As the US threw off the shackles of Prohibition and hipsters partied through the Depression, there was an explosion of designs in silver, silver plate, glass and chrome.

The list of manufacturers who made cocktail shakers and accessories in the 20s and 30s reads like a roll-call of the great luxury houses of the early 20th century: Asprey, Cartier, Tiffany, Alfred Dunhill, Louis Vuitton, Puiforcat, Lalique and Baccarat.

Most were relatively simple ‘streamlined’ three-piece models. On a purely functional level, Khachadourian recommends the classic Tiffany silver shaker (“they are beautifully made and won’t ever leak”). However, it was the novelties that really made the party swing.

Perhaps the first of the ‘figurals’ was a golf bag shaker issued by the Derby Silver Plate Company of Connecticut in 1926 (see picture below). By the time the thirst for new designs was quenched by the onset of the Second World War and the arrival of the electric blender, there were cocktail shakers formed as dumbbells, handbells, champagne bottles, tanks, ship’s lanterns and penguins.


Asprey & Co silverplated single handled The Thirst Extinguisher cocktail shaker, modelled as a fire extinguisher, Ewbank’s, Woking, April 20, £1400.

Some were hugely expensive at the time. The much-cherished Thirst Extinguisher modelled as a fire extinguisher introduced to the Asprey range in 1932 was priced at a cool 25 guineas.

Drinks take flight

The lesser-known firm responsible for some of the most coveted cocktail shakers was JA Henckels of Dusseldorf. It was the German cutler that created classic drinking novelties such as the Zeppelin, the skyscraper and the lighthouse.

Among Henckels’ most ambitious creations, and the epitome of 1930s glamour, was a electroplated steel cocktail set or ‘travelling bar’ fashioned as a monoplane. The 15 or so component parts include a pair of spirit flasks that form the wings, a cocktail shaker (the fuselage) plus four interlocking beakers, a funnel and four spoons and a corkscrew.

There are two production-line versions – one with a 9in (23cm) wingspan, the other larger at 13in (32cm). However, a seemingly unique 18in (46cm) example made for an exhibition in 1927 sold for a record $50,000 at Phillips New York in 2001, bought at the time by an unshaken Khachadourian.

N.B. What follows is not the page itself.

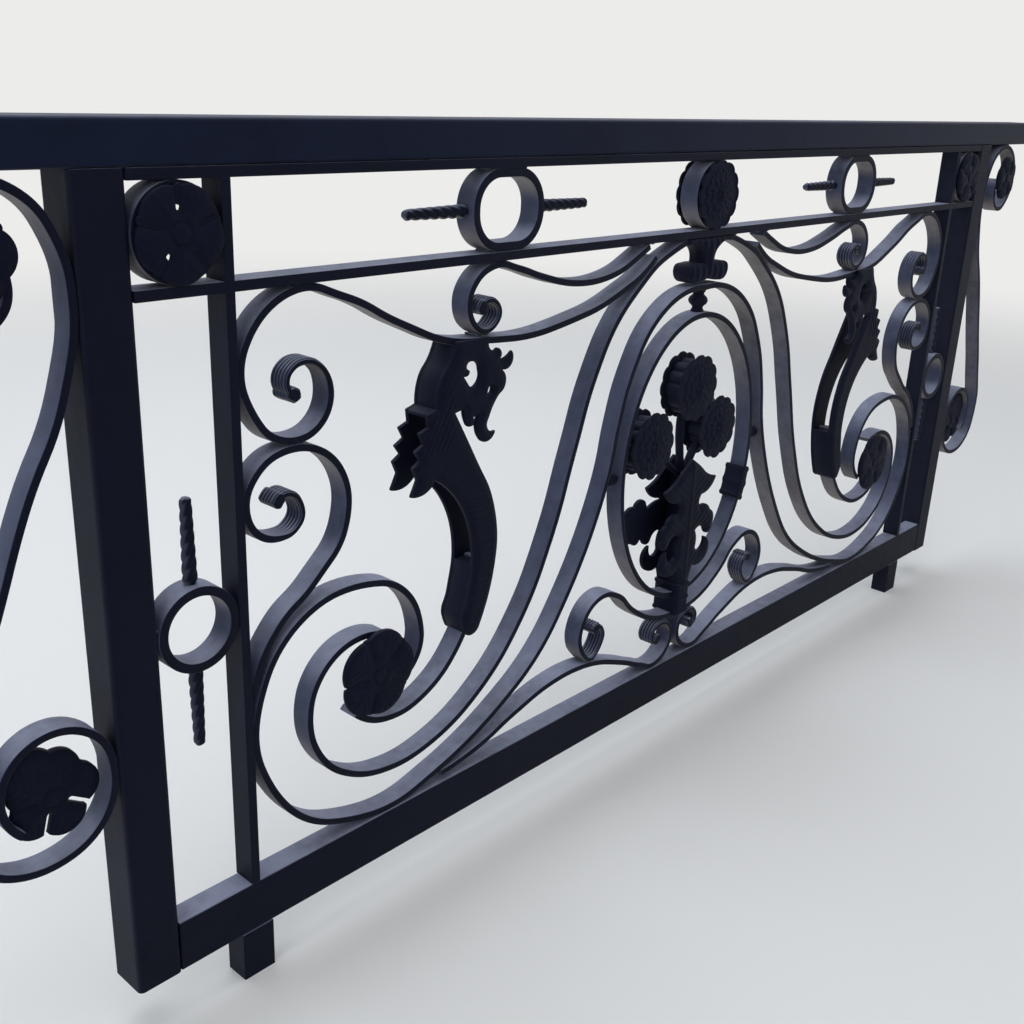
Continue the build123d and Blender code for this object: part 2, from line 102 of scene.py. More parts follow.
class RailingSizes(bpy.types.PropertyGroup):
    """Sizes of the bent bars and their ends"""

    thickness: FloatProperty(
        name="Flat bar thickness", description="Thickness of the flat bar", default=0.008, unit="LENGTH"
    )
    arris: FloatProperty(
        name="Arris", description="Rounding of a bar's edges under the paint", default=0.0011, unit="LENGTH"
    )
    flute_count: IntProperty(
        name="Ridges", description="Ridges rolled into the end of a scroll", default=5, min=1
    )
    flute_depth: FloatProperty(
        name="Groove depth", description="Depth of the grooves between the ridges",
        default=0.0017, unit="LENGTH"
    )
    flute_length: FloatProperty(
        name="Grooved length", description="Length of bar that is grooved", default=0.105, unit="LENGTH"
    )
    knob_radius: FloatProperty(
        name="Knob radius", description="Half thickness of the rolled tip", default=0.0078, unit="LENGTH"
    )
    ring_wall: FloatProperty(
        name="Ring wall", description="Thickness of the bar that the rings are bent from",
        default=0.010, unit="LENGTH"
    )
    ring_depth: FloatProperty(
        name="Ring depth", description="Width of the bar that the rings are bent from",
        default=0.028, unit="LENGTH"
    )
    band_ring_width: FloatProperty(
        name="Band ring width", description="Width of the cushion-shaped rings", default=0.114, unit="LENGTH"
    )
    band_ring_corner: FloatProperty(
        name="Band ring corner", description="Corner radius of those rings", default=0.0425, unit="LENGTH"
    )
    pin_radius: FloatProperty(
        name="Pin radius", description="Largest radius of the twisted pins", default=0.00775, unit="LENGTH"
    )
    plate: FloatProperty(
        name="Plate thickness", description="Thickness of the cast plates", default=0.006, unit="LENGTH"
    )
    head_radius: FloatProperty(
        name="Flower head radius", description="Radius of the bouquet's flower heads",
        default=0.0490, unit="LENGTH"
    )
    wrap: FloatProperty(
        name="Collar wrap", description="How far a collar stands out round what it wraps",
        default=0.004, unit="LENGTH"
    )
    bead_radius: FloatProperty(
        name="Weld bead radius", description="Radius of the weld beads", default=0.0019, unit="LENGTH"
    )
    bead_gap: FloatProperty(
        name="Weld bead distance", description="From the middle of a contact to each bead",
        default=0.011, unit="LENGTH"
    )
    grain: FloatProperty(
        name="Casting grid", description="Distance between points on a casting's face",
        default=0.0022, unit="LENGTH"
    )


class RailingPaint(bpy.types.PropertyGroup):
    """Colours of the paint, of what lies on it, and of the light and shade painted on it"""

    bar: FloatVectorProperty(
        name="Bar paint", description="Paint on bars and posts",
        subtype="COLOR", size=3, default=(0.0044, 0.0054, 0.0150)
    )
    casting: FloatVectorProperty(
        name="Casting paint", description="Paint on the castings",
        subtype="COLOR", size=3, default=(0.0040, 0.0050, 0.0150)
    )
    rail: FloatVectorProperty(
        name="Handrail paint", description="Paint on the handrail",
        subtype="COLOR", size=3, default=(0.0066, 0.0105, 0.0290)
    )
    # Painted light: the sky's light painted on flats that face sideways
    flat: FloatVectorProperty(
        name="Painted light on flats", description="Painted sky light on the broad flats",
        subtype="COLOR", size=3, default=(0.070, 0.080, 0.130)
    )
    # Painted highlight: the sky's sheen painted on flats that look up
    top: FloatVectorProperty(
        name="Painted sky sheen on tops", description="Painted sky sheen where a flat looks up",
        subtype="COLOR", size=3, default=(0.270, 0.290, 0.390)
    )
    # Painted light: light bounced off the ground painted on the undersides
    under: FloatVectorProperty(
        name="Undersides", description="Painted ground bounce light on the undersides",
        subtype="COLOR", size=3, default=(0.240, 0.220, 0.214)
    )
    # Painted light on the frame's sides, dimmer than on the bars
    side: FloatVectorProperty(
        name="Frame sides", description="Painted light on the sides of the frame", subtype="COLOR", size=3,
        default=(0.014, 0.016, 0.029)
    )
    rust: FloatVectorProperty(
        name="Rust", description="Rust at chips in the paint",
        subtype="COLOR", size=3, default=(0.060, 0.026, 0.014)
    )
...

A Prohibition-themed sale, held by Sotheby’s New York in 2020 to mark the centenary of the passing of the 18th Amendment, set some of the recent benchmarks for Jazz Age cocktail shakers. In particular, the sale included an ‘ebony’ version of the Bakelite and electroplated shaker from the Master Incolor range manufactured by De La Rue.

To the collar is a rotating ring embossed with eight different classic cocktail recipes: Clover Club, Dry Martini, Manhattan, Whisky Sour, Tom Collins, Orange Blossom, Side Car and Bronx.

Sotheby’s example, estimated at $2000-3000 sold for $19,000. But don’t be too stirred. More typically, dependent on colour and condition, they bring between £500-1500 at auction.

And that cocktail shaker belonging to Al Capone? Famously it reappeared for sale at Sotheby’s as part of the Stanley Seeger (1930-2011) sale in 2014.

After the auction, Khachadourian had been good enough to chat with presenter Chris Evans on BBC Radio 2 when he explained its history (he had bought it from the family of one of Capone’s ‘Boys’) and lamented parting with it for a fraction of its final selling price of £40,000.

Novelty productions

Two ‘golden age’ era novelties available to purchase from specialist dealers are shown here.


Dumbbell cocktail shaker made by Asprey & Co, priced at $3800 by US dealership Cherub Antiques Gallery.

“A bold form and ideal for actual shaking”, this dumbbell is among the many novelty cocktail shakers made by Asprey & Co at the height of the Art Deco period. Dating to c.1930, the 10.5in (27cm) high example in silver plate is priced at $3800 by US dealership Cherub Antiques Gallery.


Golf bag cocktail shaker with six cups designed in 1926 by George H Berry for The Derby Silver Plate Company of Connecticut, priced at £18,500 by the Pullman Gallery.

This scarce, silver-plated golf bag cocktail shaker with six cups was designed in 1926 by George H Berry for The Derby Silver Plate Company of Meriden, Connecticut. Considered the first novelty cocktail shaker, this example with six cups is priced at £18,500 by the Pullman Gallery in St James’s, London.